A drone strike on Saudi oil pipelines. A cyber-attack on an African national oil company. Two explosions on oil tankers in the Gulf of Oman. Security is critical to the integrity and continuity of any oil and gas or power and utility operation.
Disruptions are costly and deadly. The threats are becoming ever more dangerous and complex. For the first time ever, Africa Oil & Power hosts a special focus Energy Security, led by Energy & Natural Resource Security, Incorporated.
Africa Oil & Power’s CEO, Guillaume Doane, speaks with C. Derek Campbell, CEO of Energy & Natural Resource Security, on the importance of African governments and companies protecting their energy infrastructure and natural resource assets.
We are talking about doing the first-ever panel on Energy Security at Africa Oil & Power. You have been to all our Cape Town conferences in the past and you understand what we stand for. What do you want to achieve through a panel discussion on energy security in Africa?
Several things. Energy Security is inextricably tied to the narrative of “Africans leveraging their own natural resources for the benefit of Africans”.

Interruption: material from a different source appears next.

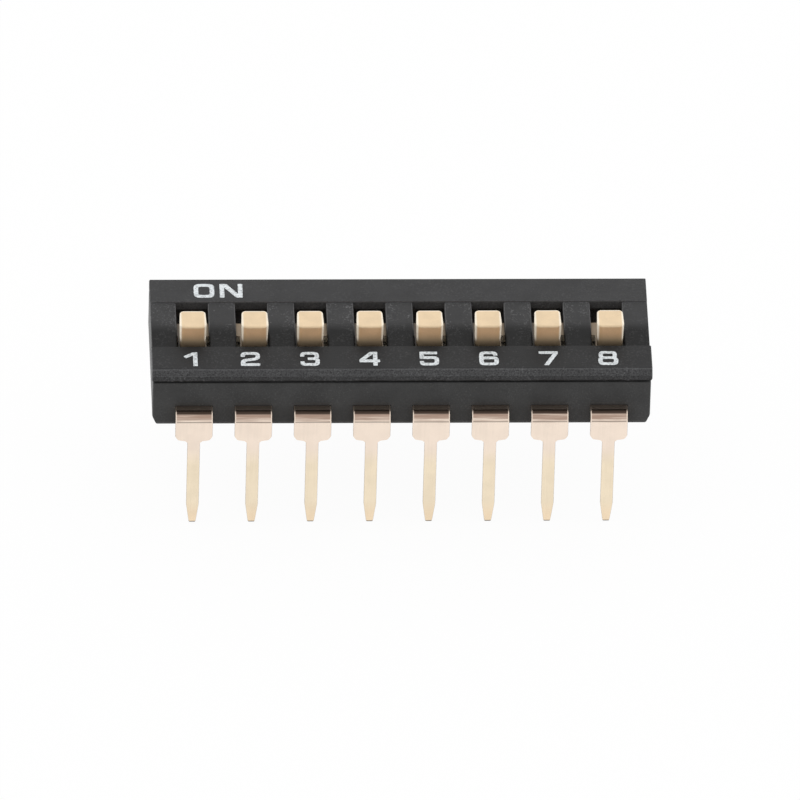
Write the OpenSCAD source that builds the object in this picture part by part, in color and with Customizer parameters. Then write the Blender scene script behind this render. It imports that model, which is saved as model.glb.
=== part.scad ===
// Slide DIP switch. A black cover is welded to a black base. Between them run the sliders, each
// with a knob that stands out of a slot in the cover and a bridging contact in its foot. Two rows
// of gold-plated leads are moulded into the base.
// X runs along the row, with way 1 at the left. -Y is the front, where a knob is off, and +Y is
// the back, where it is on. Z is up, and Z = 0 is at the tips of the leads.

/* [Row] */
// Number of ways
ways = 8; // [2:1:12]
// Spacing of the ways, and of the leads in a row
pitch = 2.54; // [2.3:0.01:3.2]
// Distance between the middle planes of the two rows of leads
row_spacing = 7.62; // [6.3:0.01:9.2]

/* [Cover] */
// Height of the cover above the parting line
cover_h = 0.6; // [0.55:0.01:0.75]
// From the middle of an outer way to the end of the front strip
end_margin = 1.83; // [1.7:0.01:2.2]
// How far the front strip runs out past the rest of the cover at each end
strip_proud = 0.05; // [0.02:0.01:0.2]
// From the cover's side to the middle plane of the leads
lead_offset = 0.46; // [0.38:0.01:0.56]
// Chamfer along the cover's top long edges
cover_chamfer = 0.25; // [0.1:0.01:0.3]
// How far the cover overhangs the base, front and back
overhang = 0.08; // [0.04:0.01:0.12]
// Height of the slope under the overhang
overhang_h = 0.14; // [0.05:0.01:0.2]
// Depth of the channel that the slots lie in
channel_depth = 0.08; // [0.03:0.01:0.12]
// Length of the slots, and width of the channel
slot_l = 3.13; // [2.6:0.01:3.8]
// Thickness of the cover between the slots
web_t = 0.35; // [0.28:0.01:0.4]

/* [Slider] */
// Width of a knob along the row
knob_w = 1.19; // [0.95:0.01:1.45]
// Depth of a knob, front to back
knob_d = 1.15; // [0.9:0.01:1.4]
// Height of a knob above the cover
knob_h = 0.94; // [0.7:0.01:1.2]
// Radius of a knob's upright edges
knob_round = 0.2; // [0.05:0.01:0.25]
// Chamfer around a knob's top
knob_chamfer = 0.1; // [0.03:0.01:0.12]
// Gap between a knob and the end of its slot, at both ends of its travel
knob_end_gap = 0.14; // [0.08:0.01:0.2]
// Clearance on each side of a knob in its slot
knob_clear = 0.095; // [0.05:0.005:0.12]
// How far a slider's foot runs out past its knob, front and back
foot_run = 0.9; // [0.7:0.01:1.05]
// Clearance on each side of a foot in its cell
foot_clear = 0.11; // [0.08:0.01:0.15]
// Gap between a foot and the end of its cell, at both ends of its travel
foot_end_gap = 0.08; // [0.05:0.01:0.15]
// Gap under a foot
foot_lift = 0.1; // [0.08:0.01:0.2]
// Gap between a foot and the cover
foot_top_gap = 0.03; // [0.02:0.01:0.06]
// Depth of the notches that leave a foot only as wide as its knob beside the knob
notch_depth = 0.4; // [0.2:0.01:0.45]
// Depth of the pocket under a foot, which holds the contact
pocket_depth = 0.83; // [0.7:0.01:0.9]

/* [Base] */
// Height of the base, from its underside to the parting line
base_h = 2.31; // [1.95:0.01:2.8]
// Chamfer along the base's lower long edges
base_chamfer = 0.06; // [0.03:0.01:0.15]
// Width of the slope at the foot of each end of the base
end_slope_w = 0.17; // [0.05:0.01:0.25]
// Height of the slope at the foot of each end of the base
end_slope_h = 0.42; // [0.2:0.01:0.6]
// Thickness of the walls between the cells
cell_wall = 0.58; // [0.45:0.01:0.7]
// Width of the welding tongue around the top of the base
tongue_w = 0.25; // [0.2:0.01:0.3]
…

One of the things that are going to make that a reality, is to include the protection of critical energy infrastructure and/or natural resource assets as a part of the development plan to leverage these assets for monetary purposes.
A challenge to this goal, for example, is that stakeholders take final investment decision (FID) on projects and security is only thought of in terms of risk to the capital – not a physical or cyber risk to the project.

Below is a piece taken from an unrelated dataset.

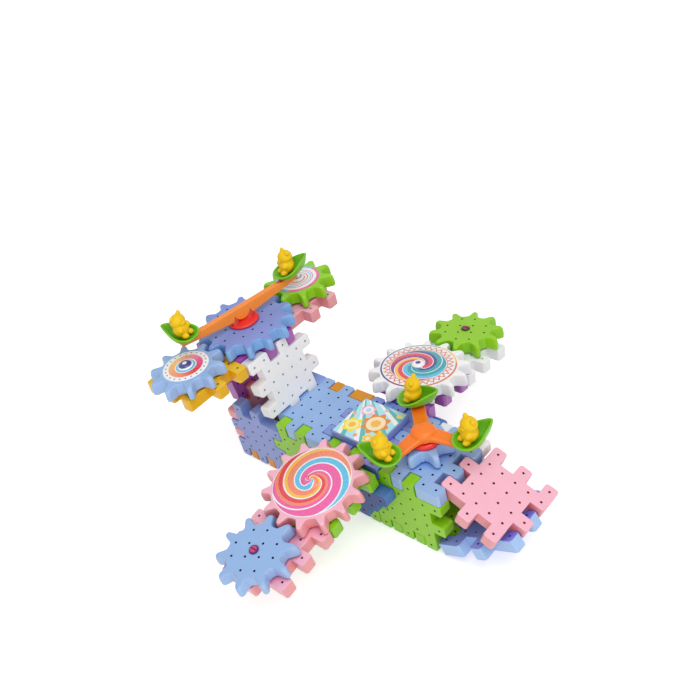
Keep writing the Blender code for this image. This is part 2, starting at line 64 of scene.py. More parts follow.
# The body, tower, tail and wings are square ABS tiles, injection moulded in plain colours.
# Each is a grid of six by six cells, or five by four for a wing bracket, one cell thick, with
# tabs that press into its neighbours' gaps. Every filled cell has a small pit on both faces.
CELL = 0.0085
TILE_GRID = (6, 6)
BRACKET_GRID = (5, 4)
# Half of the gap between two tiles comes off each one's thickness.
HALF_GAP = 0.00015
PIT_RADIUS = 0.095 * CELL
PIT_DEPTH = 0.3 * CELL
TILE_EDGE = 0.045 * CELL
# How far the painted corner shade of every moulded plastic looks for nearby surfaces.
PAINTED_SHADE_REACH = 0.9 * CELL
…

When you talk to an investment house about de-risking a project, the first thing they talk about in an Africa project is squeezing the time horizon on investment to get a return on investment (ROI) over a three-year period rather than a ten-year period – for example. This approach guarantees the investor gets their projected returns; however, the operator is left to his own devices to manage and ensure a fruitful and fully functional project.
Whether he survives or not is immaterial to the investor. That puts projects at risk because Company X that wants to monetize crude asset Y is worried about paying off its investor and not about monetizing the asset writ large from an operational standpoint over the long term.

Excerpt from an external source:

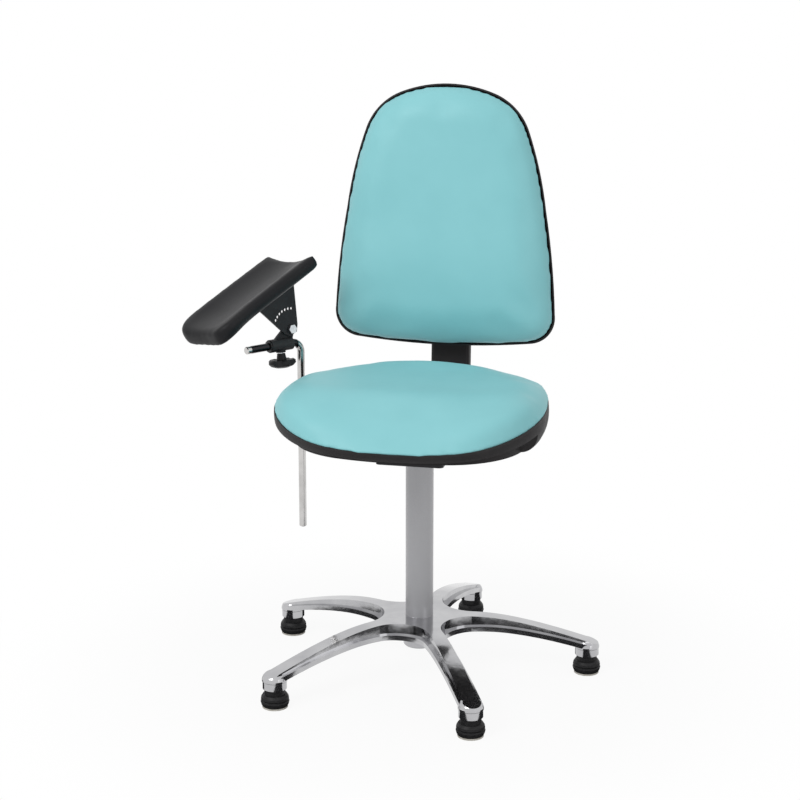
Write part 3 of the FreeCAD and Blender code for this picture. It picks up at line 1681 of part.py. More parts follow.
def pad_section(x, floor_rise, rim_rise, half_width, droop):
    """Trough across the pad: flat underside, round flanks, hollow top."""
    base_z = pad_above_bolt - droop
    foot = half_width * 0.80
    rim = half_width * 0.90
    low_left = Vector(x, -foot, base_z)
    low_right = Vector(x, foot, base_z)
    side_right = Vector(x, half_width, base_z + 0.55 * rim_rise)
    side_left = Vector(x, -half_width, base_z + 0.55 * rim_rise)
    rim_right = Vector(x, rim, base_z + rim_rise)
    rim_left = Vector(x, -rim, base_z + rim_rise)
    hollow = Vector(x, 0, base_z + floor_rise)
    edges = [
        line_through(low_left, low_right),
        arc_through((low_right, side_right, rim_right)),
        arc_through((rim_right, hollow, rim_left)),
        arc_through((rim_left, side_left, low_left)),
    ]
    return Part.Wire(edges)


pad_nose_share = (0.0, 0.30, 0.58, 0.80, 0.93, 1.0)
pad_width_share = (1.0, 0.99, 0.955, 0.86, 0.73, 0.57)
pad_floor_share = (1.0, 1.04, 1.22, 1.42, 1.50, 1.42)
pad_rim_share = (1.0, 1.0, 1.02, 1.03, 0.99, 0.88)
pad_droop_share = (0.0, 0.02, 0.08, 0.17, 0.24, 0.29)


def make_arm_pad():
    """Moulded foam trough that rounds down over its front end."""
    nose_x = pad_nose_start - pad_behind_bolt
    nose_length = pad_length - pad_nose_start
    trough = Part.Face(pad_section(-pad_behind_bolt, pad_floor, pad_rim, pad_width / 2, 0))
    trough = trough.extrude(Vector(pad_nose_start, 0, 0))
    wires = []
    table = zip(pad_nose_share, pad_width_share, pad_floor_share, pad_rim_share, pad_droop_share)
    for at, width, floor, rim, droop in table:
        x = nose_x + at * nose_length
        wires.append(
            pad_section(x, floor * pad_floor, rim * pad_rim, width * pad_width / 2, droop * pad_rim)
        )
    pad = trough.fuse(Part.makeLoft(wires, True, False))
    return in_pad_frame(pad.cut(pad_core_blank()))


def make_tilt_bolt():
    """Pivot bolt with a bright washer on the seat side and a nut outside."""
    y_axis = Vector(0, 1, 0)
    tip = Vector(tilt_bolt_along, 0, tilt_bolt_up)
    inner_y = ear_thickness / 2 + 4 * running_fit + bracket_thickness
    outer_y = -ear_thickness / 2 - 2 * running_fit
    washer = ring(tilt_washer_r, tilt_bolt_r + seat_fit, tilt_washer, tip + Vector(0, inner_y, 0), y_axis)
    head_at = tip + Vector(0, inner_y + tilt_washer + running_fit, 0)
    head = hexagon(tilt_bolt_head_r, tilt_bolt_head, head_at, y_axis)
    length = head_at.y - outer_y + tilt_bolt_head
    shank = cylinder(tilt_bolt_r, length, tip + Vector(0, outer_y - tilt_bolt_head, 0), y_axis)
    nut = hexagon(tilt_bolt_head_r, tilt_bolt_head, tip + Vector(0, outer_y - tilt_bolt_head, 0), y_axis)
    nut = nut.cut(
        cylinder(
            tilt_bolt_r + seat_fit,
            3 * tilt_bolt_head,
            tip + Vector(0, outer_y - 2 * tilt_bolt_head, 0),
            y_axis,
        )
    )
    return [in_clamp_frame(shape) for shape in (joined(shank, head), washer, nut)]


def hexagon(flat_r, height, base, axis):
    corner_r = flat_r / math.cos(math.pi / 6)
    points = []
    for index in range(6):
        angle = math.pi * index / 3
        points.append(Vector(corner_r * math.cos(angle), corner_r * math.sin(angle), 0))
    return stood(plate(points, height, Vector(0, 0, 1)), base, axis)


def export_arm_pad():
    make_pad_bracket().exportStep("parts/pad_bracket.step")
    make_pad_core().exportStep("parts/pad_core.step")
    make_pad_screws().exportStep("parts/pad_screws.step")
    make_arm_pad().exportStep("parts/arm_pad.step")
    pivot, washer, nut = make_tilt_bolt()
    pivot.exportStep("parts/tilt_bolt.step")
    washer.exportStep("parts/tilt_washer.step")
    nut.exportStep("parts/tilt_nut.step")


export_base()
export_column()
export_mechanism()
export_lever()
export_seat()
export_back_bar()
export_backrest()
export_arm_rod()
export_clamp()
export_arm_pad()
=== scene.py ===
"""Phlebotomy chair: finishes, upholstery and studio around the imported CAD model."""

import json
import math

import bpy
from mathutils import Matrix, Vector
from mathutils.bvhtree import BVHTree


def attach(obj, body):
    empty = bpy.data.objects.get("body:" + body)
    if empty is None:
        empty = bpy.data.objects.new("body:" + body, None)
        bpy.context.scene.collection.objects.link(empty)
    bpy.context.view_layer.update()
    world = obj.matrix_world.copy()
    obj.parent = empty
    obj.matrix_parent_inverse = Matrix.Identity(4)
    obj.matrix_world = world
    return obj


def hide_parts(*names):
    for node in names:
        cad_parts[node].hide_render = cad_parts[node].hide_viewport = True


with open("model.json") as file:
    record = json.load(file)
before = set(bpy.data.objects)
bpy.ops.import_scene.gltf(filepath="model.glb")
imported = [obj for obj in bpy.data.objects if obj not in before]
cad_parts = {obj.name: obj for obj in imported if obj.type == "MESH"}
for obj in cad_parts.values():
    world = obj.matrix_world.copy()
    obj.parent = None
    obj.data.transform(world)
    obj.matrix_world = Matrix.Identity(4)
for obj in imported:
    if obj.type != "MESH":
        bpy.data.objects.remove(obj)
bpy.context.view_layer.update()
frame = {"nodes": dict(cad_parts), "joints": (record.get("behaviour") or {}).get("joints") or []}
nodes = frame["nodes"]

MM = 0.001
DULL_BLACK_SPECULAR = 0.18


# Finishes: small helpers

def new_finish(name, colour, roughness, metallic=0.0):
    """A material with its shader set to one plain colour, and the tree to build detail in."""
    finish = bpy.data.materials.new(name)
    finish.use_nodes = True
    tree = finish.node_tree
    shader = tree.nodes["Principled BSDF"]
    shader.inputs["Base Color"].default_value = (*colour, 1.0)
    shader.inputs["Roughness"].default_value = roughness
    shader.inputs["Metallic"].default_value = metallic
    return finish, tree, shader


def placed(tree, stretch=(1.0, 1.0, 1.0)):
    """The piece's own coordinates, in metres, stretched for a grain."""
    where = tree.nodes.new("ShaderNodeTexCoord")
    mapping = tree.nodes.new("ShaderNodeMapping")
    mapping.inputs["Scale"].default_value = stretch
    tree.links.new(where.outputs["Object"], mapping.inputs["Vector"])
    return mapping.outputs["Vector"]


def cloudy(tree, place, size, detail=2.0, rough=0.5):
    """Soft clouds about that size across."""
    noise = tree.nodes.new("ShaderNodeTexNoise")
    noise.inputs["Scale"].default_value = 1.0 / size
    noise.inputs["Detail"].default_value = detail
    noise.inputs["Roughness"].default_value = rough
    tree.links.new(place, noise.inputs["Vector"])
    return noise.outputs["Fac"]


def pebbled(tree, place, size, smooth=0.6):
    """Closed pebbles about that size across, as in embossed grain."""
    cells = tree.nodes.new("ShaderNodeTexVoronoi")
    cells.feature = "SMOOTH_F1"
    cells.inputs["Scale"].default_value = 1.0 / size
    cells.inputs["Smoothness"].default_value = smooth
    tree.links.new(place, cells.inputs["Vector"])
    return cells.outputs["Distance"]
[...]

Right, it is a narrow view of risk and not understanding that the security of physical assets is being neglected.
Exactly. If you ask me what I want to have to happen, I want to educate Africans about the need to have proper physical, cyber, and technical security solutions in place for their Critical Energy Infrastructure and Natural Resource assets – not only to mitigate risk, but also to make sure they can achieve resiliency and maintain continuity of operations.
Throughout Africa today you have Oil & Gas and Power & Utility operations that are vulnerable to a multitude of risks. Today, many Nigerian oil & gas operators cannot fully monetize the assets they own, whether they are operating an oil well or a pipeline for example. Why? At the end of the day, they have vandalism, theft, terrorism, and criminal activity that impacts everything they do for all their operations. Without having the right physical, cyber, and technical risk-mitigation solutions in place, they cannot control that asset. It is just not achievable – thus impacting their bottom-line.
How do you get oilfield operators to understand the importance of balancing those interests?
First, you give global examples, of how assets are impacted by these physical, cyber, and technical threats – to include financial impacts. Second, you provide specifics about threats/attacks that have happened in their own backyard. Issues like the physical attack in Algeria on their gas plant, the physical theft that happens in Nigeria, the oil and gas assets taken out in South Sudan years ago. A ransomware attack in Angola a month ago. You start by providing real-life examples.
Do you feel that recent attacks and tensions in the Middle East have yet again brought security back into the forefront of people’s minds when making investment decisions?
Absolutely. More importantly, these events provide an understanding that risk-mitigation is more than just some security guards and an antivirus software protection package. There must be a holistic security component to your daily operations. The issue is about having an integrated surveillance and monitoring activity that lets a stakeholder detect, deter and respond to these acts that come against their asset, both in the physical and cyber realms – on and offshore.
If you look at energy and natural resource extraction activities in the U.S., this type of protection is at the forefront of how they develop and maintain all of their operations. In Africa, this is at best an afterthought.
Your company has always said that it is more than about just protecting your asset: it is about the continuity of operations. The question being, ‘How much is it worth to you to spend to ensure your operations are never interrupted?’
That is correct. That also impacts your insurance premiums as well as the money invested in the project – regardless of the project is greenfield or ongoing.
If you can deploy 21st-century risk mitigation solutions, the case can be made to the insurers to lower the premiums on your projects. The same case can be made to investors about giving operators better rates on capital raised for projects. Deploying the proper 21st-century security solutions improves the bottom line for Energy and Natural Resource operations, ensuring greater chances of project success for the African stakeholders who operate and maintain them.